Only when they were well away from the Indonesians did they stop for a rest.
‘They’ll give Ken a hard time,’ Pete said.
‘Let’s hope he was badly wounded,’ Dead-eye replied, ‘and won’t last too long. He’ll suffer less that way.’
Realizing what they were talking about, Terry shivered involuntarily and made a point of checking his Armalite.
‘Time’s up,’ Dead-eye said crisply.
Badly shaken by Ken’s fate, they began the long trek back to the RV, speaking little, staying well spaced apart, and never relaxing for a moment. They did not aim directly for the border, which the Indonesians would have expected, but instead headed south to where the Rivers Sentimo and Koemba met. Dead-eye was out on point, the experienced Alf was Tail-end Charlie, and Terry was behind Pete, his job not only to scout the jungle on both sides, but also to protect the vitally important radio operator or, failing that, the actual radio, which was even more important.
In fact, without the A41 many of the men in the small patrols might have gone mad in the jungle. It was the radio that kept them in touch with one another and removed much of the burden of what might otherwise have been an intolerable burden of isolation. Also, through the radio they could pass on to one another details of enemy troop movements which, for some tactical reason or other, they could not interfere with. It formed a common bond that few wanted to lose.
Four hours later, with the sun high in the sky, they found themselves in the jungle swamps near the confluence of the two rivers. Just before making another hellish slog through waist-deep water, with all the horrors it contained, they contacted other patrols on the A41 and learnt from one of them that according to some Dyaks, the captured SAS trooper had been al
ive when taken, though suffering from minor wounds to one arm. He had been seen in the enemy camp to which the supply patrol had been heading, lying on the ground with his hands behind his back and tied to his ankles, doubtless awaiting questioning. More news was to be relayed as it came in.
Now even more shaken, Dead-eye’s patrol kept on the move, wading through the greenish-brown water while assailed by swarms of flies and mosquitoes. By last light they were in a state of familiar exhaustion, but managed to keep going for another couple of hours until they had reached a dry islet. There they had a meal of dry biscuits, tinned sardines and water, though smoking was not permitted and the hexamine stoves could not be lit for a warming brew-up.

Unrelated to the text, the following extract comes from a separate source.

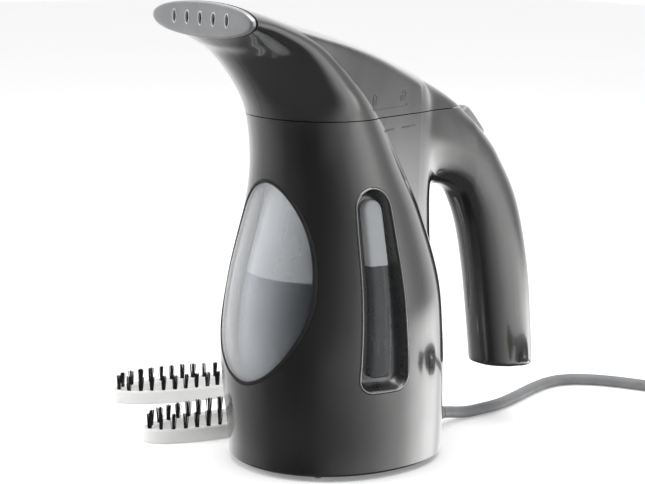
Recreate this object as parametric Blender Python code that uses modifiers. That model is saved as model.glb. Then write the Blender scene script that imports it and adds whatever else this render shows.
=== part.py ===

The islet was large enough for them all to sleep on, which was an unexpected luxury that allowed them to awaken relatively refreshed. They moved on for another hour, again wading waist- and sometimes chest-deep through the water, then stopped to have a cold breakfast and try contacting the other groups with the A41. When they did so, they learnt that another Dyak had reported seeing an SAS trooper, obviously Ken Burgess, still bound as before, being dragged roughly across the clearing of the enemy camp and into one of the thatched huts raised on stilts. The tribesman said that he had then heard the soldier screaming for a long time, before being dragged back out again and thrown, still bound, off the veranda of the raised hut. It would have been a long drop.
‘Poor bastard!’ Alf whispered when Terry, in charge of the radio, had recounted this information to all of them.
‘Let’s get moving,’ Dead-eye snapped.
By noon that day they were out of the swamp and hacking their way through more belukar while their booted feet slipped in deepening mud. Now knowing that they were well away from any Indonesians or CCO terrorists, they were able to talk more freely and used the opportunity to express their bitterness over Ken’s ordeal.